Keşifte dinlenen yerel bilirkişiler ve tanıkların beyanları ile talimat yoluyla dinlenen davalı tanık beyanlarına göre çekişmeli taşınmaz ile çevresinin tapu kaydı kapsamında kalan taşınmazlar olduğu, malikleri arasında paylaşıldığı ve kadastro tespitlerinin de bu kullanım durumuna göre yapıldığı, davacılardan ...’ın da kendisine düşen taşınmazı davalıya harici senetle sattığı, keşif sonucunda düzenlenen fen bilirkişi raporuna göre çekişmeli taşınmaz ile komşu 9 adet taşınmazın tapu kaydının sınırları içinde kaldığı anlaşılmaktadır. Tapu kayıt kapsamında kalan ve davalı tarafın, davacı ..."dan aynı senetle satın aldığını savunduğu aynı ada 29, 31, 28 parselin davacı ..., aynı ada 33 parselin davacı Rıza, aynı ada 26 ve 34 parsellerin davacı ... adına, 24 ve 25 parsellerin de davalı ... adına müstakilen tespit ve tescillerinin yapıldığına göre tapu malikleri arasında taksimin yapıldığının kabulü gerektiği açıktır.

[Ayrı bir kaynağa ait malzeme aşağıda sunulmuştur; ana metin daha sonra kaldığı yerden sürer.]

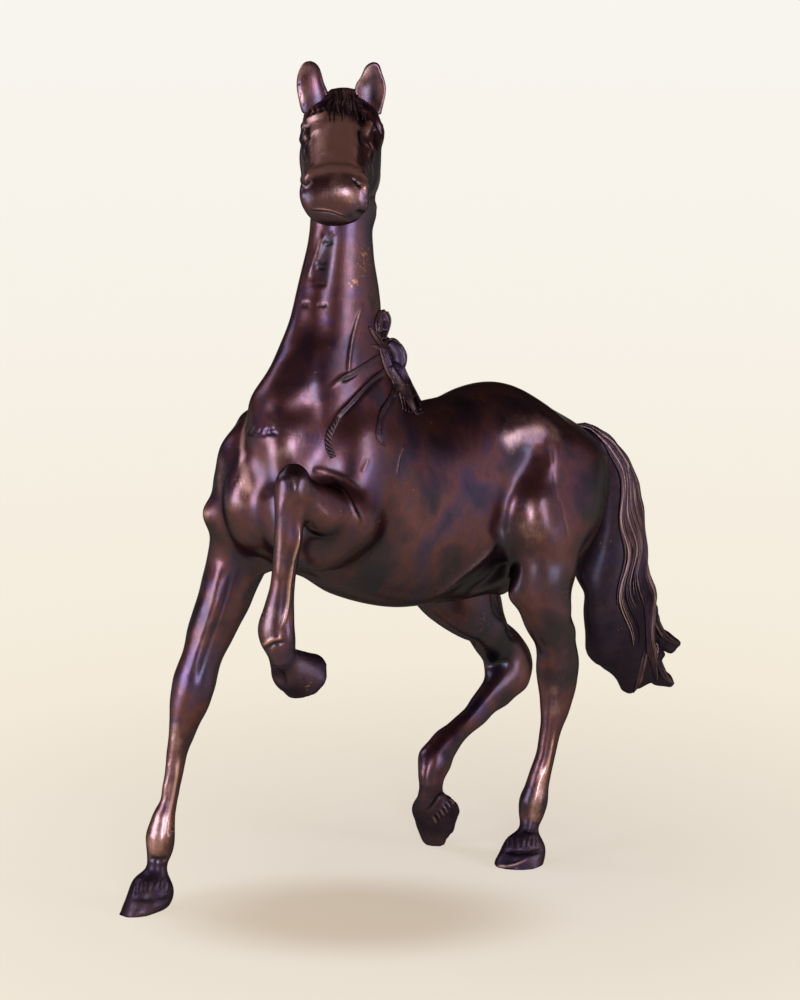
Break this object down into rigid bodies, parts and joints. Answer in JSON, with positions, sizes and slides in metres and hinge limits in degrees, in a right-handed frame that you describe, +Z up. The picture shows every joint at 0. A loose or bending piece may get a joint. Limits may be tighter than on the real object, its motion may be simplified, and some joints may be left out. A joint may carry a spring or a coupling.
{
  "type": "horse statue",
  "caption": "Free-standing cast brass horse statue with an antique bronze finish, trotting with a foreleg raised, the head turned aside and a full flowing tail.",
  "frame": {"origin": "middle of the statue's box in plan, at floor level", "axes": "+Z up, the horse faces -Y, its left side is +X"},
  "size_m": [0.173, 0.4536, 0.5341],
  "materials": {
    "body_bronze": "dark red-brown antique patina under gloss lacquer, rubbed to copper on the high points",
    "dark_bronze": "darker purplish grey-brown patina, slightly rough, with brass showing on the crests",
    "joint_brass": "bare brass, hidden inside the castings"
  },
  "bodies": {
    "root": {"leg_fore_right": "body_bronze", "hoof_fore_right": "dark_bronze", "leg_dowel_fore_right": "joint_brass", "hoof_dowel_fore_right": "joint_brass", "leg_fore_left": "body_bronze", "hoof_fore_left": "dark_bronze", "leg_dowel_fore_left": "joint_brass", "hoof_dowel_fore_left": "joint_brass", "leg_hind_left": "body_bronze", "hoof_hind_left": "dark_bronze", "leg_dowel_hind_left": "joint_brass", "hoof_dowel_hind_left": "joint_brass", "leg_hind_right": "body_bronze", "hoof_hind_right": "dark_bronze", "leg_dowel_hind_right": "joint_brass", "hoof_dowel_hind_right": "joint_brass", "tail": "dark_bronze", "tail_dowel": "joint_brass", "trunk_left": "body_bronze", "trunk_right": "body_bronze", "neck": "body_bronze", "head": "body_bronze", "neck_sleeve": "joint_brass", "head_sleeve": "joint_brass", "ear_left": "body_bronze", "ear_right": "body_bronze", "forelock": "dark_bronze", "mane_crest": "dark_bronze", "mane_lock_curl": "dark_bronze", "mane_lock_withers": "dark_bronze", "mane_lock_upper": "dark_bronze", "mane_lock_lower": "dark_bronze", "mane_right_front": "dark_bronze", "mane_right_upper": "dark_bronze", "mane_right_middle": "dark_bronze", "mane_right_lower": "dark_bronze"}
  },
  "joints": []
}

Diğer yandan, tapulu taşınmazların tapu malikleri arasında taksim edilmesi halinde tapusuz hale dönüşmesi söz konusu olmaz. Kural olarak satın alanın mülkiyeti kazanabilmesi için tapu dışı satışı ispatlaması yanında 3402 sayılı Kanun"un 13/B-b maddesi gereğince harici satış tarihi ile kadastro tespitinin yapıldığı tarih arasında 10 en az on yıl müddetle çekişmesiz, aralıksız ve malik sıfatıyla zilyet bulunması zorunludur. Ancak bu kural, anılan maddede yer alan düzenleme gereğince taşınmazda kayıt maliklerinden başkasının zilyet olması halinde geçerli olup, tapu malikleri ve mirasçıları arasındaki tapu dışı satışlarda bu sürenin aranmayacağı kuşkusuzdur. Somut olayda, taşınmazı kapsayan tapu kaydının 1/7 payı davalının murisi Mehmet adına kayıtlı olup zilyet olan davalının da miras yoluyla gelen hakkı bulunduğu anlaşılmaktadır. Hal böyle olunca açıklanan nedenle, tapu dışı satın alma tarihi ile kadastro tespiti arasında 10 yıllık süre geçmemiş olmakla beraber 3402 sayılı Kadastro Kanunu"nun 13/B-b maddesi koşullarının gerçekleşmiş olması nedeniyle davanın reddine karar verilmesi gerekirken Mahkemece, delillerin takdiri ve kanun hükümlerinin nitelendirilmesine yanılgıya düşülerek yazılı şekilde hüküm kurulması isabetsiz olduğu gibi; kabule göre de, davacıların dayandığı tapu kaydının 1/7 payının davalının babasına ait olduğu gözden kaçırılmak suretiyle taşınmazın tamamının davacılar adına tesciline karar verilmesi dahi isabetsiz olup, davalı vekilinin temyiz itirazları açıklanan nedenlerle yerinde görüldüğünden kabulü ile usul ve yasaya aykırı hükmün BOZULMASINA, peşin yatırılan temyiz karar harcının talep halinde temyiz edene iadesine, yasal koşullar gerçekleştiğinde kararın tebliğinden itibaren 15 gün içinde karar düzeltme yolu açık olmak üzere, 16.06.2020 gününde oybirliğiyle karar verildi.